Droit du travail : quand la frénésie s’empare du gouvernement
Par Yves MESCOFF
Mis en ligne le février 2007
On l’avait déjà vu avec le CNE (contrat nouvelle embauche), adopté en plein mois de juillet 2005, ou avec le CPE (contrat première embauche), décidé par le gouvernement et sa majorité sans la moindre concertation avec les organisations syndicales. Voilà que le gouvernement, à seulement quelques semaines des élections présidentielle et législatives, s’apprête à récidiver en adoptant un décret mettant en œuvre la première partie de la recodification du droit du travail.

A droit constant, assure Gérard Larcher, ministre du travail. Pourquoi donc, alors, cette précipitation ? Ne serait-ce pas parce qu’en réalité cette recodification vise à modifier quelques règles importantes de notre droit du travail, dans le droit fil des « allégements » tant réclamés par la sainte patronne du MEDEF ?

Au risque d’être accusé de parti-pris, on me permettra de pencher plutôt pour le second scénario, plus conforme à ce auquel le gouvernement nous a habitués depuis cinq ans.

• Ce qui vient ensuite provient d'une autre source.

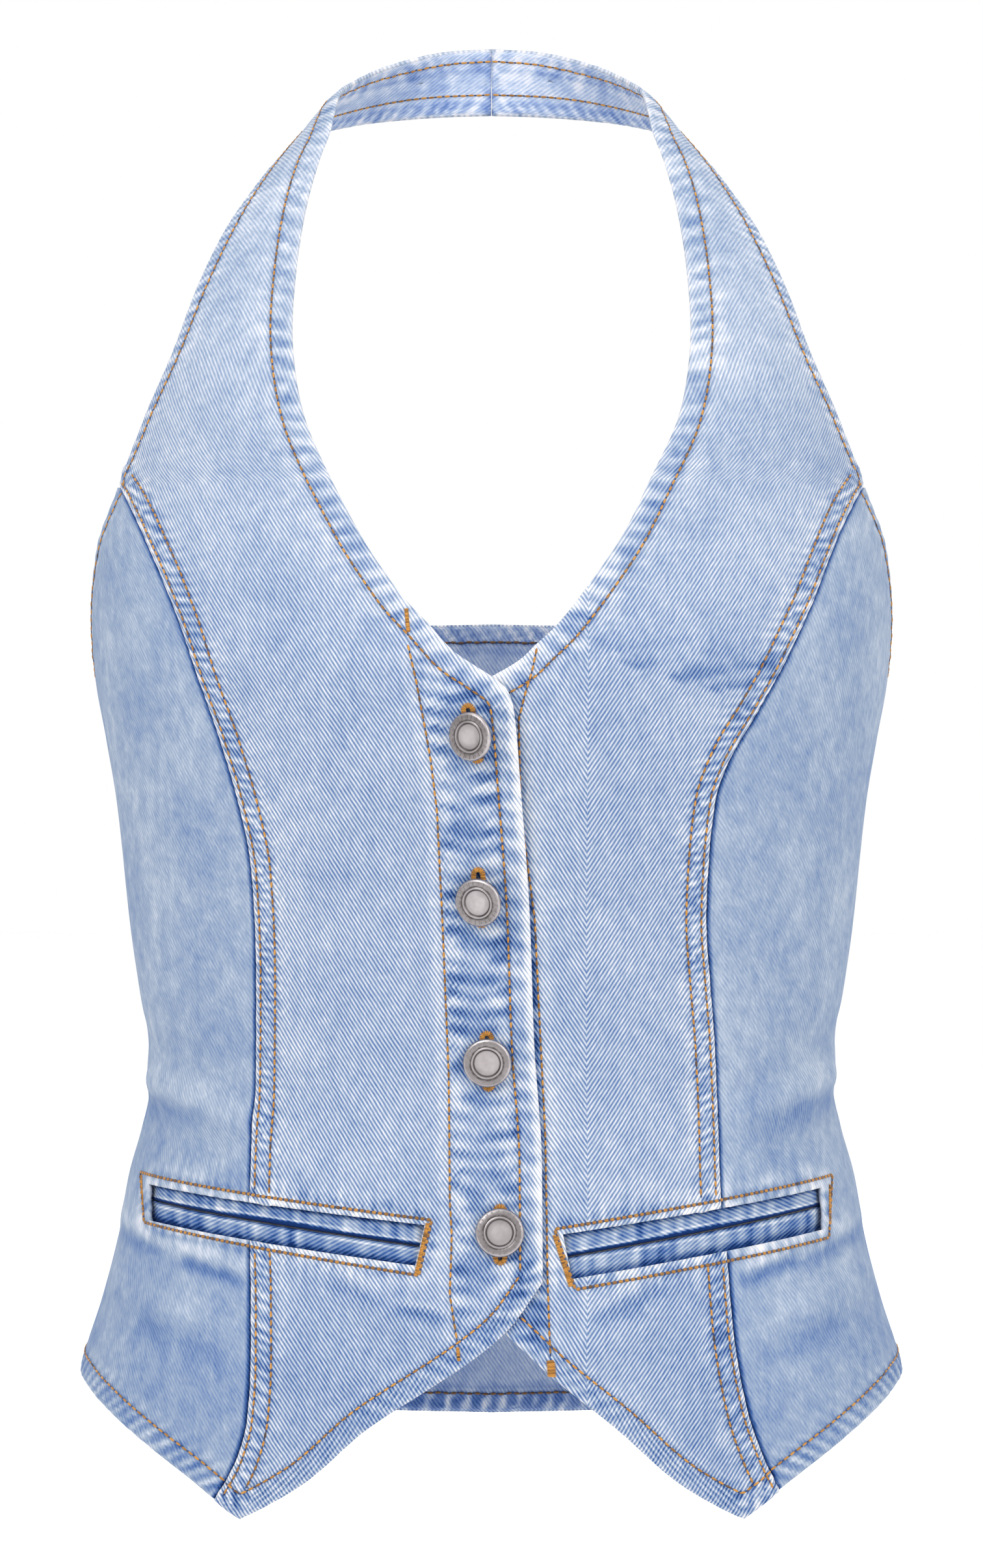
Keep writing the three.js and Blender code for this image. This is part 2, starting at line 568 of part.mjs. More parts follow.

La droite et le MEDEF ne cessent de nous vanter les mérites de la flexibilité, censée permettre une diminution du chômage, et de nous dire que le contrat à durée indéterminée est un frein à l’emploi. Pourtant, elle vient elle-même de s’infliger un cinglant démenti en reconnaissant que le contrat nouvelle embauche avait produit deux fois moins d’emplois que prévu ! Quant au chômage, malgré les statistiques officielles, on peut douter qu’il ait vraiment baissé au cours de ces cinq dernières années. Ce n’est pas en radiant administrativement les demandeurs lassés de frapper vainement à la porte des ANPE qu’on diminue le nombre de chômeurs réels !

Malgré les affirmations péremptoires comme celles entendues lors de la campagne pour le traité de Maastricht (la mise en place de l’euro devait créer 3 millions d’emplois, on les attend toujours), jamais la droite et le MEDEF n’ont réussi à nous démontrer par la preuve que la flexibilité était créatrice d’emplois. Au contraire !

Alors, non, décidément, je ne peux pas me réjouir de cette recodification prochaine du droit du travail même si, pour le juriste que je suis, un tel travail me semble indispensable. Mais encore faut-il qu’il soit fait dans la transparence, en concertation avec les partenaires sociaux et qu’il soit mené par un gouvernement et une majorité parlementaire ayant reçu un mandat explicite du peuple, ce qui n’est évidemment pas le cas aujourd’hui.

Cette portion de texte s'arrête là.